I exited from the Port of Ashdod and took Route 4 southward towards Sderot, the world’s Bomb Shelter Capital. On the way I saw protest tents to the right of the road, just before the community of Nitzan, with placards saying “six have passed – how much longer?”
This, of course, is the encampment of former Gush Katif residents who currently live in Nitzan after the “Disengagement” in 2005.
How ironic that?
Those residents in Gush Katif warned the people in Zion and the media that “the missiles would come to Ashdod” if there were no military and civilian presence in Gaza.
And now, improved Iranian Grads with a range of 60 kilometers place even Tel Aviv’s tent dwellers are under the same threat. However, it is unlikely that any of the social protest leaders ever demonstrated against the uprooting of these people from their homes… or for the social justice that they have yet to receive.
The solutions that Israel has provided to Sderot and the Gaza Belt after the Disengagement cost the state hundreds of millions of dollars. This was just for reinforcing residences, schools and public buildings within a range of 4.7 kilometers from Gaza.
For the cities located further from Gaza, but within the 40 km. range, the state provided the Iron Dome system, which cost hundreds of millions of dollars and provides a solution that is a lot like Russian roulette.
The residents of a smaller “development town” like Ofakim can only dream that an Iron Dome battery will protect them. The town numbers 30 thousand people, and is located 20 km. east of the center of Gaza city.
Meanwhile, residents of Ofakim take heavy blows from Gaza’s terror artillery. A Grad missile that hit Ofakim last Saturday night went straight into the Amoyal house and caused extensive damage inside it. Personally, I have not seen wreckage on such a scale in 5 years of documenting Kassam strikes on Sderot. Pieces of concrete walls 20 centimeters thick are shattered in pieces and scattered throughout the house. The ceramic bath is completely broken; there is total destruction in four rooms. In the last bedroom, I find Kfir, 25 who was injured lightly from shrapnel and hears a ringing in his ears.
It seems that a lot of resources and money were poured into false solutions to the rocket attacks that began as a result of the Disengagement. Despite what the leaders and sponsors of Tel Aviv’s Rothschild protests say, the “settlements” are not the main reason for the state’s financial woes of or those of the middle class.

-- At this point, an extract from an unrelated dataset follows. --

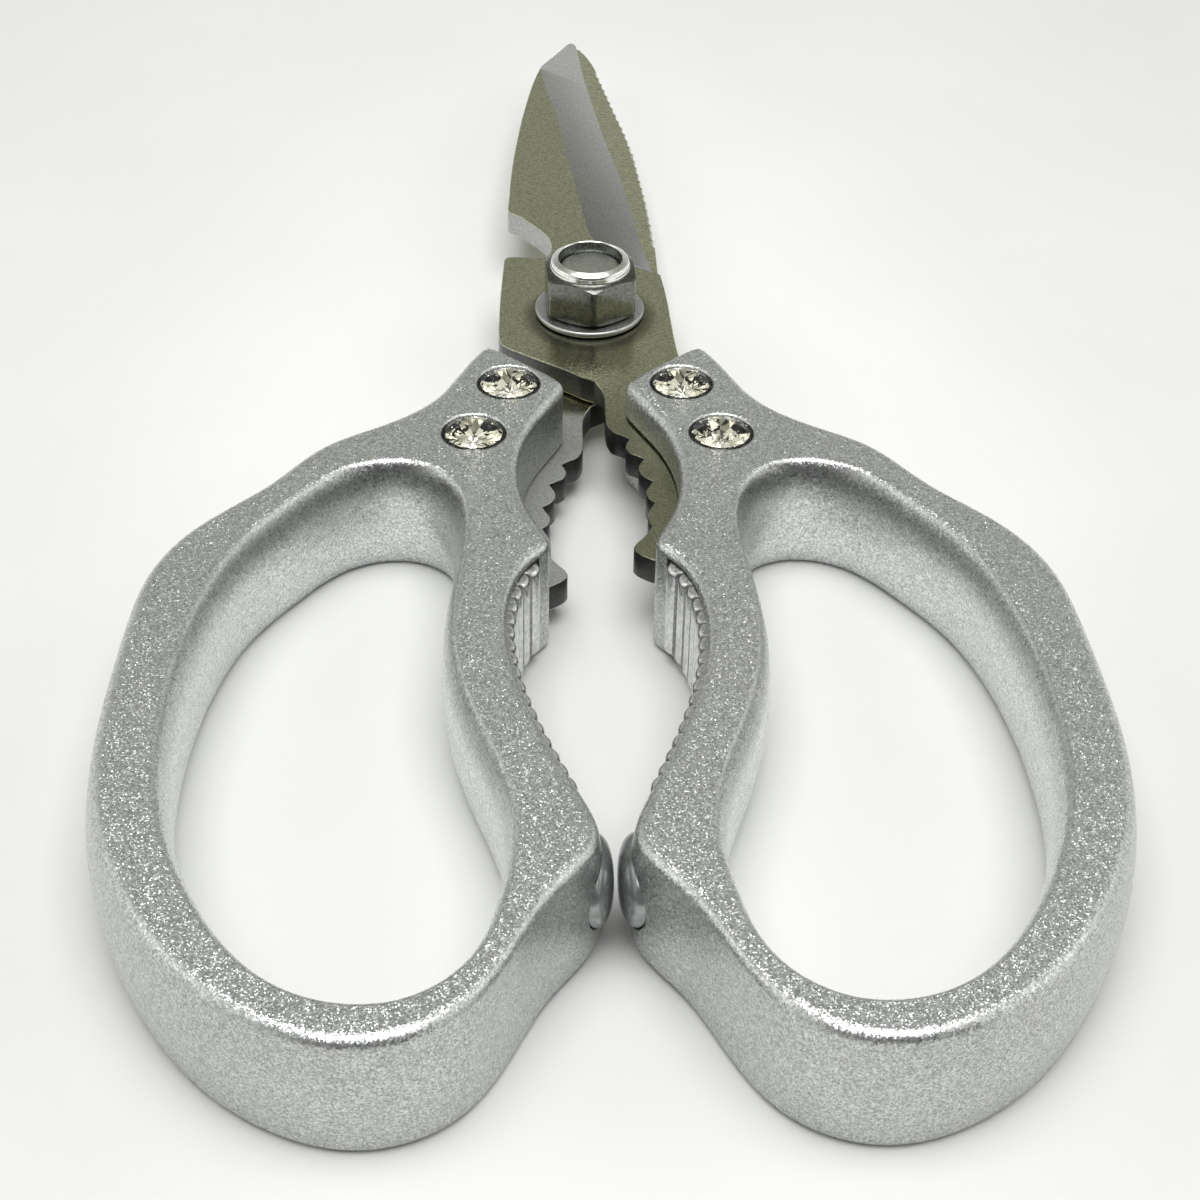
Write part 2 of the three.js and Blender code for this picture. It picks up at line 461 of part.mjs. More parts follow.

It’s time to deal with root problems rather than searching for specific solutions for every time one city comes under threat.
We must deal with the roots of the problem – UNRWA and Hamas use terrorism, educate and incite, and call on Arabs to return to villages where they lived before the War of Independence – in Ashdod, Ashkelon, Be’er Sheva, etc. – instead of building their lives in Gaza. We must make Israeli public opinion understand that the problem is not territory or settlements, but our legitimacy right to live as Jews in Israel, and to be safe.